In many regards, The Gladiators/The Peace Game is a Peter Watkins film as usual. There are the mock interviews with the soldiers about to go off to war – a technique he pioneered on Culloden. There is also the interview with a revolutionary planning an attack to infiltrate and bring down what he regards as a corrupt system, which prefigures the protestors in Watkins’ subsequent Punishment Park. In common with that film there is also the images of a police force in riot gear seen beating up said protestor, an image that holds a stark echo of contemporary 1960s politics at Kent State and the Long Hot Summer of 1967.

Security forces surround a protestor in The Gladiators (1969)
Security forces surround a protestor

Perhaps the starkest moments come in the contrasts between the callow innocence of the youths we see interviewed at the start and then see fighting in a brutal war situation with the military commanders sitting in comfort in the mansion being served tea and meals, dozing off in their seats or making supercilious comments about the show being placed on before them.
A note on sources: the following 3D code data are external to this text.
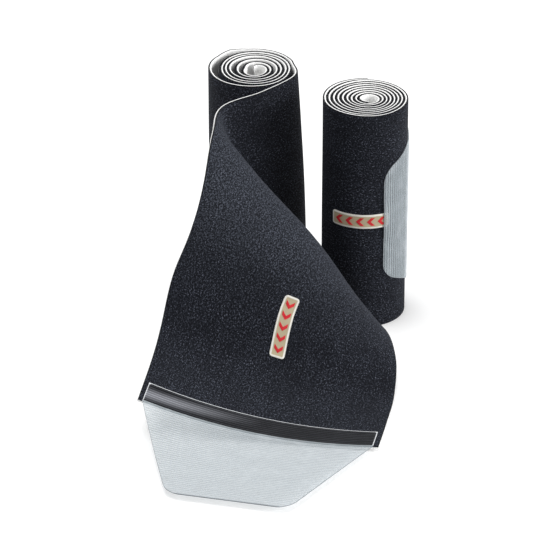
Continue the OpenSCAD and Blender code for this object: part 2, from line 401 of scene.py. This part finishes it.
def fastened_point(z, t, height):
    """A point of the fastened coil, t turns from its core and off its surface."""
    pitch = z["face_thickness"] + z["foam_thickness"] + z["turn_gap"]
    left = 1 - t / z["fastened_turns"]
    reach = z["core_radius"] + pitch - z["turn_gap"] + pitch * t
    degrees = math.degrees(z["end_angle"]) + 360 * (z["fastened_turns"] - t)
    centre = np.array([z["fastened_x"] + z["core_shift"] * left,
                       -z["fastened_y"] - z["core_shift"] * left, 0.0])
    return centre + polar(reach + height, degrees)


def fastened_strip(z):
    """The fastened strip, wound tight from its core to its end."""
    width = z["strip_width"]
    heights = np.linspace(0, width, STRIP_COLS + 1)
    steps = math.ceil(z["fastened_turns"] * STEPS_A_TURN)
    rows, normals, room = [], [], []
    for i in range(steps + 1):
        t = z["fastened_turns"] * i / steps
        room.append(z["turn_gap"] * ease((z["fastened_turns"] - 1 - t) * 12))
        point = fastened_point(z, t, 0.0)
        out = fastened_point(z, t, 1.0) - point
        rows.append([point + [0, 0, h] for h in heights])
        normals.append([out] * len(heights))
    return Strip(np.array(rows), np.array(normals), width, room, [0.0] * len(rows))


# ---- Meshes -----------------------------------------------------------------


def new_piece(name, points, faces, places, finish, extra=None):
    """A mesh object in metres. Each point's place on its strip goes with it."""
    mesh = bpy.data.meshes.new(name)
    mesh.from_pydata((np.asarray(points) * MM).tolist(), [], faces)
    attribute = mesh.attributes.new("place", "FLOAT_VECTOR", "POINT")
    attribute.data.foreach_set("vector", (np.asarray(places) * MM).ravel())
    for label, values in (extra or {}).items():
        found = mesh.attributes.new(label, "FLOAT", "POINT")
        found.data.foreach_set("value", np.asarray(values, float).ravel())
    mesh.materials.append(finish)
    mesh.polygons.foreach_set("use_smooth", [True] * len(faces))
    mesh.set_sharp_from_angle(angle=math.radians(SMOOTH_BELOW))
    mesh.validate()
    mesh.update()
    piece = bpy.data.objects.new(name, mesh)
    bpy.context.scene.collection.objects.link(piece)
    return piece


def loft_faces(rows, around):
    """Quads between loops of points, with a cap at each end."""
    faces = []
    for i in range(rows - 1):
        a, b = i * around, (i + 1) * around
        for j in range(around):
            k = (j + 1) % around
            faces.append([a + j, a + k, b + k, b + j])
    end = (rows - 1) * around
    half = around // 2
    for base, turn in ((0, False), (end, True)):
        for j in range(half - 1):
            cap = [base + j, base + around - 1 - j, base + around - 2 - j, base + j + 1]
            faces.append(cap[::-1] if turn else cap)
    return faces


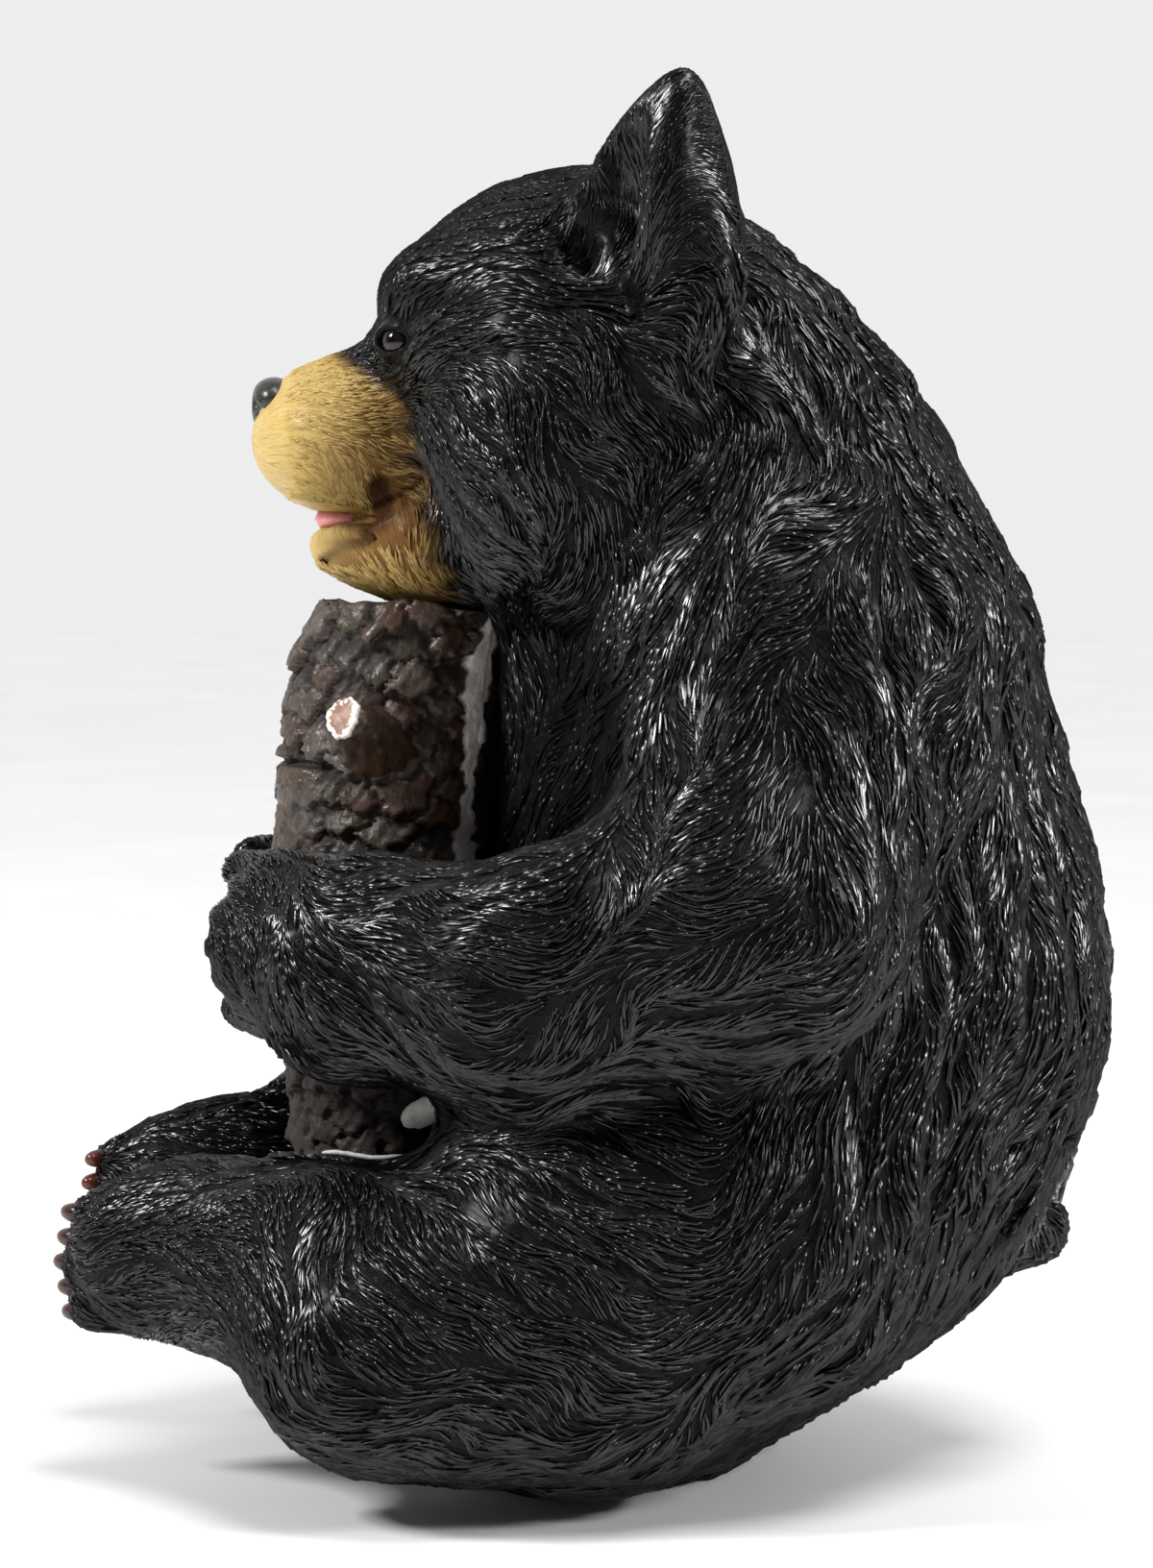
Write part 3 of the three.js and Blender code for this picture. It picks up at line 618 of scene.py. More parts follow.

The main failing of the film is that Watkins does not have a good conceptual grasp on how the scenario operates. There’s the soldiers fighting to get to their objective of the control room up against an enemy where we are told that no side ever wins. (The other side remains faceless apart from one captured Chinese soldier). There are also numerous cutaways to a control room and two technicians who push buttons to activate various scenarios where we are told that the deaths have been calculated in advance (presumably by a computer controlling everything). It is not clear how this works in actuality – like how the push of a button could control the actions of soldiers in a combat situation including predicting deaths in advance. You can only speculate that Watkins might have made a very different film if he were making The Gladiators/The Peace Game a few years later and could tie into Virtual Reality themes or even the whole reality tv concept.